Entries supplied:
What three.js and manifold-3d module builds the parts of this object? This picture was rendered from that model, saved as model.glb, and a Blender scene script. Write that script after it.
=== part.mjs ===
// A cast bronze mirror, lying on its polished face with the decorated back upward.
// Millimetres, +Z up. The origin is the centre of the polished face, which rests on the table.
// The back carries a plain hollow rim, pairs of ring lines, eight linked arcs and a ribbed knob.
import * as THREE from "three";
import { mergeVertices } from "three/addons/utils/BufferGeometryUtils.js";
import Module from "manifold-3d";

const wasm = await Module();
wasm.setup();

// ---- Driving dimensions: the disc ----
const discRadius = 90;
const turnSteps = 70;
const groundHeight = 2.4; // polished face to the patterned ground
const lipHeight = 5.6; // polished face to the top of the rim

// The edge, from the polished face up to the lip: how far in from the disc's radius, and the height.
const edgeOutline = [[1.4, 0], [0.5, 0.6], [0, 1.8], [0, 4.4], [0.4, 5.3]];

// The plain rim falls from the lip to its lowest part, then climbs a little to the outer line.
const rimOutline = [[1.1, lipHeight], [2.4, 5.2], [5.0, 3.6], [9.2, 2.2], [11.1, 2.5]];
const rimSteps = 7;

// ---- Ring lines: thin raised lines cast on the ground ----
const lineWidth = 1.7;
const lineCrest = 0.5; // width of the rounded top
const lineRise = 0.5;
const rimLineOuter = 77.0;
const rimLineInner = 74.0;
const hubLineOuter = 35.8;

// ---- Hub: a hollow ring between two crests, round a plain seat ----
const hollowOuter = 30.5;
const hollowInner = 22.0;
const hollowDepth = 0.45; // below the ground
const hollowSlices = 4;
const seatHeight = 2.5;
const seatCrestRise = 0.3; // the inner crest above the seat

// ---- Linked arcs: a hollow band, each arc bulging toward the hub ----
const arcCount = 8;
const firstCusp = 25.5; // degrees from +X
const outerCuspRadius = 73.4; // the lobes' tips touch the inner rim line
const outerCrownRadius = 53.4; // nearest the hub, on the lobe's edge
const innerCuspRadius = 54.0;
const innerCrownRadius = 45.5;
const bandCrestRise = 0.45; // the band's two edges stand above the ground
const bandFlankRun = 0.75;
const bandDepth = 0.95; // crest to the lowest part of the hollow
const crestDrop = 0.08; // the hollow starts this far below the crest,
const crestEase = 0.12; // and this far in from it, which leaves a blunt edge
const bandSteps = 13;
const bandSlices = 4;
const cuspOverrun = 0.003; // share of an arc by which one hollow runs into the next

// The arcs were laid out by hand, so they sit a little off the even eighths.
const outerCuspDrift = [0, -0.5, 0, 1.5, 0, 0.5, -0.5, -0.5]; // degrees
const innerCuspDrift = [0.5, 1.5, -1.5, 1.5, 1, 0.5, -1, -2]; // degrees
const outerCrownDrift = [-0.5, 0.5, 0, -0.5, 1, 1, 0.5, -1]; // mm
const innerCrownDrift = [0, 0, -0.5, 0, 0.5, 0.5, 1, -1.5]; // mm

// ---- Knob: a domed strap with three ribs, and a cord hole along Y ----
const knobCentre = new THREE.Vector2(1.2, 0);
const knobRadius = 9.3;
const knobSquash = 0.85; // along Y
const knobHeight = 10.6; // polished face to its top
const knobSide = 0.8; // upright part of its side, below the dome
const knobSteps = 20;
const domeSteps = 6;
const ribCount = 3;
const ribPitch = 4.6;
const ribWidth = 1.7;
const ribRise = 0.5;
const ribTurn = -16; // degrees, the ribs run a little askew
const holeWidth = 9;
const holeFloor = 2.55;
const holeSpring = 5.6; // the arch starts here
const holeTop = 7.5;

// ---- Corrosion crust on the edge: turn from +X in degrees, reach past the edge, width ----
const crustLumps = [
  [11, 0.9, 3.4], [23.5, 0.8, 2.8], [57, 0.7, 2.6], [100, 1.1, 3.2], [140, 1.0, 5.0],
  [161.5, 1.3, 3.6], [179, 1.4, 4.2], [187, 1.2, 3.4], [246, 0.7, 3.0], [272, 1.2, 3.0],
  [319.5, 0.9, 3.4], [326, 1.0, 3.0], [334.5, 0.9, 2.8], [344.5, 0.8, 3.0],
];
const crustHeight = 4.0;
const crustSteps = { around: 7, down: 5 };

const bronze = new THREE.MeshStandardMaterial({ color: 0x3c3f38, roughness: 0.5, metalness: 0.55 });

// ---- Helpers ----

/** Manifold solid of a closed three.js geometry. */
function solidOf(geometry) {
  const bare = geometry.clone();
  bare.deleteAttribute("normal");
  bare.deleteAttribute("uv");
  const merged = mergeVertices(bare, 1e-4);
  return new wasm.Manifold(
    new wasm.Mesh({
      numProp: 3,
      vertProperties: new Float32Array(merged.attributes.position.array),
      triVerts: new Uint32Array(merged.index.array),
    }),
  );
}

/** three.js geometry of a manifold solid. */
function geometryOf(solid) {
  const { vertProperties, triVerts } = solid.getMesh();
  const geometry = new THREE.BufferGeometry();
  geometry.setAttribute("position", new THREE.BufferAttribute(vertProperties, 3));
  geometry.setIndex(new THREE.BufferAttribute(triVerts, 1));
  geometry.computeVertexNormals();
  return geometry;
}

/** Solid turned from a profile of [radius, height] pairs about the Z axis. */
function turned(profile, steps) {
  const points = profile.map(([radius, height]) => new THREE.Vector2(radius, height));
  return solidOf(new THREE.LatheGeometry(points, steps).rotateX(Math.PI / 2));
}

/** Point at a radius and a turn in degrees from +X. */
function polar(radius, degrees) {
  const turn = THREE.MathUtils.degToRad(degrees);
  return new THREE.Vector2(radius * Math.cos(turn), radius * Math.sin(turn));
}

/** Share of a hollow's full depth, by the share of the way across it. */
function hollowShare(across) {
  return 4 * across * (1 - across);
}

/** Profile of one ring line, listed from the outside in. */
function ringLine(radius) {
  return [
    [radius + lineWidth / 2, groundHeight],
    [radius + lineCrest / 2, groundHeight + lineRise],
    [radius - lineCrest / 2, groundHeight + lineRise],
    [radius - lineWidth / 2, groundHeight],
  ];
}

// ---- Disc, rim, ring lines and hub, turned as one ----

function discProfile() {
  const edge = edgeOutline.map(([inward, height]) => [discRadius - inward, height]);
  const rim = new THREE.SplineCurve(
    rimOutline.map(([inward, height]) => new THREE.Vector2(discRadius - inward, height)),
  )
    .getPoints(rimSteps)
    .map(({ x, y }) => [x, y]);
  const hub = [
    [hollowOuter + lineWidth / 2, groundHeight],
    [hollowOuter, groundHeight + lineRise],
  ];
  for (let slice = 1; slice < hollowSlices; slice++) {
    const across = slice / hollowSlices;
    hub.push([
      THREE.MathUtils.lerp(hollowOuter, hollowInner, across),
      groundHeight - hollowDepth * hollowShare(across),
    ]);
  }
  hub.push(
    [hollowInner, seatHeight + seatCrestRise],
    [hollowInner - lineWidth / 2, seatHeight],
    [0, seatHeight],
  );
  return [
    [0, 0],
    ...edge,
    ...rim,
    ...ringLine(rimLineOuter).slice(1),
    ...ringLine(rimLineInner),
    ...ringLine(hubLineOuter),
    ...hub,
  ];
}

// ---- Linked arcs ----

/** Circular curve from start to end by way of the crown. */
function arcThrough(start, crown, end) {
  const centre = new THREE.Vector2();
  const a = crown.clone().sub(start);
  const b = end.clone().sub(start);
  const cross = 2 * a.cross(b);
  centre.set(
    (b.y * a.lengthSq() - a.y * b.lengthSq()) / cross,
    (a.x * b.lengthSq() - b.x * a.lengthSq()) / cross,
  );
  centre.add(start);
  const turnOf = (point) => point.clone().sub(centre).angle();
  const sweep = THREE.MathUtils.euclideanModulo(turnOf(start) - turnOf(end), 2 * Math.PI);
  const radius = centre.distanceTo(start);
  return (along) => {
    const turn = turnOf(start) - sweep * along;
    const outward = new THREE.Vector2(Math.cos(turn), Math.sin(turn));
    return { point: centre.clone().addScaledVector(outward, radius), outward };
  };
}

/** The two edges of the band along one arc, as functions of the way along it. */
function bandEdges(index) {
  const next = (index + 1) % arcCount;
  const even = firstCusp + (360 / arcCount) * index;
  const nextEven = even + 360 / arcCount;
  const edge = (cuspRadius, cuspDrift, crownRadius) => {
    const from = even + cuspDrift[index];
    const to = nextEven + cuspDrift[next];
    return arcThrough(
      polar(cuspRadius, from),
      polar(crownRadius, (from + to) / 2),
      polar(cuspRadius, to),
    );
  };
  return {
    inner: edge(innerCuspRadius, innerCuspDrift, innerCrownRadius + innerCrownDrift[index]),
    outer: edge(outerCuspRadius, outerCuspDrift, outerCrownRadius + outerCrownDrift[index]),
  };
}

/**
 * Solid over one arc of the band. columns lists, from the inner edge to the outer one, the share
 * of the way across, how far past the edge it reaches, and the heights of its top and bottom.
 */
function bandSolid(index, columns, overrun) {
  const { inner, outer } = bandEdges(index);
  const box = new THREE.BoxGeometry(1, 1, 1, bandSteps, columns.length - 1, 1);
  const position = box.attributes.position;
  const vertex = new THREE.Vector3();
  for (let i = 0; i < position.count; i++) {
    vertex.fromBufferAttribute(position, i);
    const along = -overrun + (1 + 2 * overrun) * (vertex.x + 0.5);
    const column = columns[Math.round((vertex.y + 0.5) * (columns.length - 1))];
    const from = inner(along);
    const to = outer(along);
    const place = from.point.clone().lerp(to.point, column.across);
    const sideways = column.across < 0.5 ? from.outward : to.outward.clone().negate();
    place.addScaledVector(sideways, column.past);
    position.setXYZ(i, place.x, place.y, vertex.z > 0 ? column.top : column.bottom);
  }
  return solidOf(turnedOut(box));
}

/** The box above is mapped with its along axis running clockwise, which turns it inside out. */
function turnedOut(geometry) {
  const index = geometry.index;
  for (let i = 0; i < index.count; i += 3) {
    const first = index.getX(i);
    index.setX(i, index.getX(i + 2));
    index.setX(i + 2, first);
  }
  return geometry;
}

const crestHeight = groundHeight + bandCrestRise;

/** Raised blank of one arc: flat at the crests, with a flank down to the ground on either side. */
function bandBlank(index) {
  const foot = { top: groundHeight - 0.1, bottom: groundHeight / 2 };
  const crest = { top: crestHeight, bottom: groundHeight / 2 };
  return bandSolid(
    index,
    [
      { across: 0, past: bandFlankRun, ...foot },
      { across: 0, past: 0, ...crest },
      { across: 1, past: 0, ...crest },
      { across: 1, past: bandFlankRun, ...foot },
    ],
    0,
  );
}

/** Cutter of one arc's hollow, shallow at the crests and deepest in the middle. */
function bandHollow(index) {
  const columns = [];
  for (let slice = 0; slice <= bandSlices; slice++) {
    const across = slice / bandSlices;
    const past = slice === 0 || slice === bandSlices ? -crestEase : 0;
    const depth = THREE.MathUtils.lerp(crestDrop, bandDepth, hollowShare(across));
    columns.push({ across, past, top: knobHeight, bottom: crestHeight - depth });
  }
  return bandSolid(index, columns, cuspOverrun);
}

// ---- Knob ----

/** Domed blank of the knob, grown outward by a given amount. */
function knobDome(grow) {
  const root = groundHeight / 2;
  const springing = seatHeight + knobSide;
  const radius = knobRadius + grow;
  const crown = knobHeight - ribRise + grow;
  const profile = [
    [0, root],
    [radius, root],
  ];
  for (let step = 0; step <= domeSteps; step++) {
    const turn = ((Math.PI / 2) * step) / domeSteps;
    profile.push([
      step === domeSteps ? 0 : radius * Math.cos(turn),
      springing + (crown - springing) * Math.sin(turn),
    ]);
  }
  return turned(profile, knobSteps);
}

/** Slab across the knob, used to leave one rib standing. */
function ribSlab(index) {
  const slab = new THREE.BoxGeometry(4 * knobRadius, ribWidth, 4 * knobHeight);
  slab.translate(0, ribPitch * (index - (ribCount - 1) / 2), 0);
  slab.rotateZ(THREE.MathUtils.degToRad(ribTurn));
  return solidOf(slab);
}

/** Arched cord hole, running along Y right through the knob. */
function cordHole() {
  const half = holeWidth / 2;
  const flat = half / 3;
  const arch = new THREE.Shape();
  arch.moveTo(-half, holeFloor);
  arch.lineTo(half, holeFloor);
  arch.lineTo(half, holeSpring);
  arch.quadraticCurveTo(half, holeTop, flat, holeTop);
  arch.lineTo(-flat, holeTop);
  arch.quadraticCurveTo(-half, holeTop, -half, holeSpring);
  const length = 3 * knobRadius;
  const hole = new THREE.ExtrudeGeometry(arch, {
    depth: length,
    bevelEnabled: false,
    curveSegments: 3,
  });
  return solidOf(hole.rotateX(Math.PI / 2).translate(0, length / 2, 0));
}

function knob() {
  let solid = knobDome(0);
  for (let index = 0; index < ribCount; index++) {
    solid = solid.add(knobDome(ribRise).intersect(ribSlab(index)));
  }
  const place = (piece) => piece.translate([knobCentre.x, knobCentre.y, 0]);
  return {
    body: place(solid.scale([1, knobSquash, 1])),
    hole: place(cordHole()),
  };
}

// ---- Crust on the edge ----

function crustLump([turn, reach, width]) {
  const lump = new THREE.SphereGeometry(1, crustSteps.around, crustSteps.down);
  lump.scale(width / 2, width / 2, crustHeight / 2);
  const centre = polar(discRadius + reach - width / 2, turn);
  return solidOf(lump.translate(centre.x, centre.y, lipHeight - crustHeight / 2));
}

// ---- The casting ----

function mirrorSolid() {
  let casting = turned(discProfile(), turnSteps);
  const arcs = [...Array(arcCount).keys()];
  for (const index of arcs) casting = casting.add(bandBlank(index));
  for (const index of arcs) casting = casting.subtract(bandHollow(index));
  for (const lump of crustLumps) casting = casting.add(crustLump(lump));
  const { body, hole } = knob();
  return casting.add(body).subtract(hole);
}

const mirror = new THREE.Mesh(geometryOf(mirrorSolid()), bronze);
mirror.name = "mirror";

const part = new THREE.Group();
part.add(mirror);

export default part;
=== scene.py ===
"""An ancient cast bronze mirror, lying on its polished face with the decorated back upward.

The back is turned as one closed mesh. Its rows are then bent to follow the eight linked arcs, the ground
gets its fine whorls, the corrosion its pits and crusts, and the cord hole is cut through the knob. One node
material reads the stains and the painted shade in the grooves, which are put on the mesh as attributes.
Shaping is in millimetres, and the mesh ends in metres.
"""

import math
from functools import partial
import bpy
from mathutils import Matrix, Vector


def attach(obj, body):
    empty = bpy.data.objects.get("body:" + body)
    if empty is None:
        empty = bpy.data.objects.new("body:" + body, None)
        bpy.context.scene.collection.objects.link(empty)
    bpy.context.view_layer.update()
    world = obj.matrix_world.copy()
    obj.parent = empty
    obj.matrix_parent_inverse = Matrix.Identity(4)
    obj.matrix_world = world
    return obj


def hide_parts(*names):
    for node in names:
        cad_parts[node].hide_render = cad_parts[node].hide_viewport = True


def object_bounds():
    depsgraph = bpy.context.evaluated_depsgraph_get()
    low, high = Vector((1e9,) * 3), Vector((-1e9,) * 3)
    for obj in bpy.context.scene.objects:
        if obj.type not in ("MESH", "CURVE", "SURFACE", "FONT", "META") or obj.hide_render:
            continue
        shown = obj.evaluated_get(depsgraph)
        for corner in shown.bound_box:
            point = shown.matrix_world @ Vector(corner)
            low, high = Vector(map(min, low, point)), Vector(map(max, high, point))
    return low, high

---

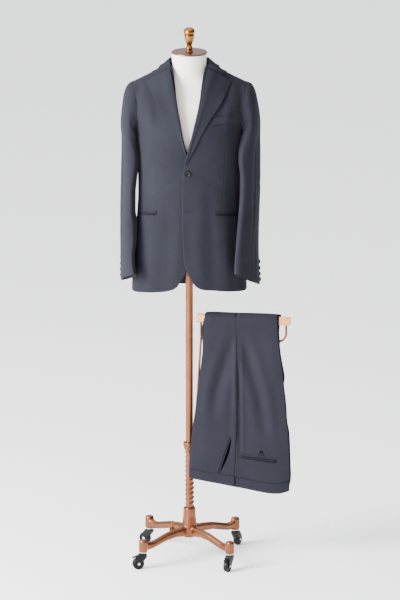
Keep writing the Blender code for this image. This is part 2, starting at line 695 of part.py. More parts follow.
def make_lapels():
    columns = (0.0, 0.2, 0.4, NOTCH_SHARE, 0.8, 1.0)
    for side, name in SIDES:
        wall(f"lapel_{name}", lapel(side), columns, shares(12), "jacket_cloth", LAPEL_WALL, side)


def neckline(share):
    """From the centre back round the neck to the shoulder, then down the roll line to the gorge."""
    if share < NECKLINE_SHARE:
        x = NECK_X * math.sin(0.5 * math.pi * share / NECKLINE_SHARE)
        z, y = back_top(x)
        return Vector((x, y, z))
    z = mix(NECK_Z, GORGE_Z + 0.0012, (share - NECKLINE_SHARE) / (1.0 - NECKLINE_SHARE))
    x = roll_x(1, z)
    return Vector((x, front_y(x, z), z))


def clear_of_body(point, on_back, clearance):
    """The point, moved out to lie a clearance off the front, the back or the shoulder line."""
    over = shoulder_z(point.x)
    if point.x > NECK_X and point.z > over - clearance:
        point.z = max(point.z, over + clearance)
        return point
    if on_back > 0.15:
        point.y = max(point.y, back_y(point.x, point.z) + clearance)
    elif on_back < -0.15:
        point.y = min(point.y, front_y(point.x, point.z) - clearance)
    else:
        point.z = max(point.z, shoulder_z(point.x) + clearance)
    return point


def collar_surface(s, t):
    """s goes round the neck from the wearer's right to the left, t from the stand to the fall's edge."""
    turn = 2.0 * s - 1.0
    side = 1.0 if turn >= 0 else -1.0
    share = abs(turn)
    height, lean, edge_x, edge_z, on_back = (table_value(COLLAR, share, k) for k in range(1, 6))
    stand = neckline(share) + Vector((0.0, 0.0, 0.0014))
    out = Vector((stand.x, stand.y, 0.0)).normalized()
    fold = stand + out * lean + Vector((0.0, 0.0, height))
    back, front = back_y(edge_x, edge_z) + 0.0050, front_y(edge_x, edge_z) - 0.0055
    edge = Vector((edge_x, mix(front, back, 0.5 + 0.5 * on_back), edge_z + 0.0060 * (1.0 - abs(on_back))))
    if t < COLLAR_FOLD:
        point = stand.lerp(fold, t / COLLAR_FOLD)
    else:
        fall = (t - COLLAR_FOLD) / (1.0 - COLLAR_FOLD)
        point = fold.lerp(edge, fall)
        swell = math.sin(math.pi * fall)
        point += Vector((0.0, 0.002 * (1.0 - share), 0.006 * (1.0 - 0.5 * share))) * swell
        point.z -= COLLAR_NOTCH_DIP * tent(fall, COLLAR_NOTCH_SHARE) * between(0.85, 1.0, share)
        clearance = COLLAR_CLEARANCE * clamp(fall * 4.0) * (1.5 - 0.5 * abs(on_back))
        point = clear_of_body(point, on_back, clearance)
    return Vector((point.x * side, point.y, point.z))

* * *

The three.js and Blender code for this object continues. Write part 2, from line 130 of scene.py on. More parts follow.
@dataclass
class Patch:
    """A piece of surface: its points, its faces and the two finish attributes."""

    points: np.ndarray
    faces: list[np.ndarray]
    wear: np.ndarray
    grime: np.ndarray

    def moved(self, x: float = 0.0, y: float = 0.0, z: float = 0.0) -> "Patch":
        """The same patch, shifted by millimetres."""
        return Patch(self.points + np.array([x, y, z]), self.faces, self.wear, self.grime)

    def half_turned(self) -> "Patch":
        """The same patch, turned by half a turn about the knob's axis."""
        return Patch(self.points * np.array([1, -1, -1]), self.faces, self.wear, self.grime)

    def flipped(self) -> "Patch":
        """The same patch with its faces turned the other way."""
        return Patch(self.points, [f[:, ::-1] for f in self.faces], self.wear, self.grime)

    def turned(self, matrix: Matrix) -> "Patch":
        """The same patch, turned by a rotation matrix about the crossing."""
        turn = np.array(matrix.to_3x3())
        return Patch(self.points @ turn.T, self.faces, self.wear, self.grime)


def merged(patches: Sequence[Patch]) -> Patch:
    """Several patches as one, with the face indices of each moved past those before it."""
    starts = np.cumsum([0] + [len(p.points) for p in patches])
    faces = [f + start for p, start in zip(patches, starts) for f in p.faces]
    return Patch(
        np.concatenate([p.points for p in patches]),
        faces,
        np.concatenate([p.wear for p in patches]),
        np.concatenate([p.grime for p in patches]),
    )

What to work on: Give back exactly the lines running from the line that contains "What three.js and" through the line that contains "4.4], [0.4, 5.3]];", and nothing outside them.

Exercise result:
What three.js and manifold-3d module builds the parts of this object? This picture was rendered from that model, saved as model.glb, and a Blender scene script. Write that script after it.
=== part.mjs ===
// A cast bronze mirror, lying on its polished face with the decorated back upward.
// Millimetres, +Z up. The origin is the centre of the polished face, which rests on the table.
// The back carries a plain hollow rim, pairs of ring lines, eight linked arcs and a ribbed knob.
import * as THREE from "three";
import { mergeVertices } from "three/addons/utils/BufferGeometryUtils.js";
import Module from "manifold-3d";

const wasm = await Module();
wasm.setup();

// ---- Driving dimensions: the disc ----
const discRadius = 90;
const turnSteps = 70;
const groundHeight = 2.4; // polished face to the patterned ground
const lipHeight = 5.6; // polished face to the top of the rim

// The edge, from the polished face up to the lip: how far in from the disc's radius, and the height.
const edgeOutline = [[1.4, 0], [0.5, 0.6], [0, 1.8], [0, 4.4], [0.4, 5.3]];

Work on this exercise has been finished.